Under a federal law commonly referred to as the Lautenberg Amendment, a person who is convicted of misdemeanor domestic violence or who is under a domestic violence protective order is prohibited from the possession of firearms. This prohibition arises based upon the nature of the relationship between the offender and victim, and thus may result even if the defendant is convicted of an ordinary battery or similar offense that does not rely upon a domestic relationship.
Similar prohibitions may arise under state law, or may be imposed by a court as a condition of the defendant's pretrial release or sentence.
The Lautenberg amendment applies only following conviction. Thus, a person charged with domestic violence may avoid the federal firearms ban, and possibly also avoid restrictions under state law, by entering into a pretrial intervention program or deferred disposition that results in the eventual dismissal of the charge without conviction.
The prohibition on firearms possession does not provide an exception for defendants who are employed in law enforcement, or who are members of the armed services. A domestic violence conviction may thus have serious and potentially career-ending consequences for a person whose employment requires their possession of a firearm.

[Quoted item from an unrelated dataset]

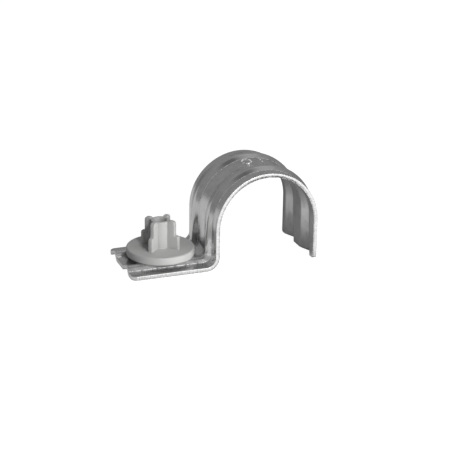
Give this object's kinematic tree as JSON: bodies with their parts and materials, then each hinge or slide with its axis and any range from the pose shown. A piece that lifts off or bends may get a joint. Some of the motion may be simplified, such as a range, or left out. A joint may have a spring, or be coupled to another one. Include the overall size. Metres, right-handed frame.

Three exceptions exist to the application of the Lautenberg Amendment to a person convicted of domestic violence:
- For the Amendment to apply, the person must have been represented by counsel, or be found to have intelligently waived the right to counsel for the case;
- If the defendant had the right to a jury trial for the charge, the defendant must have either been convicted by a jury to be found to have knowingly and intelligently waived the right to a jury trial; and
- The conviction has since been expunged, set aside, or pardoned, with restoration of the person's civil rights including firearms rights.
Few defendants will be able to avoid a firearms ban by raising objections to the court proceedings that preceded their conviction. Thus, for most defendants, relief can only come if they qualify for a pardon, expungement, or dismissal of their conviction, and even then only if that relief from the conviction restores their firearms privileges under state law.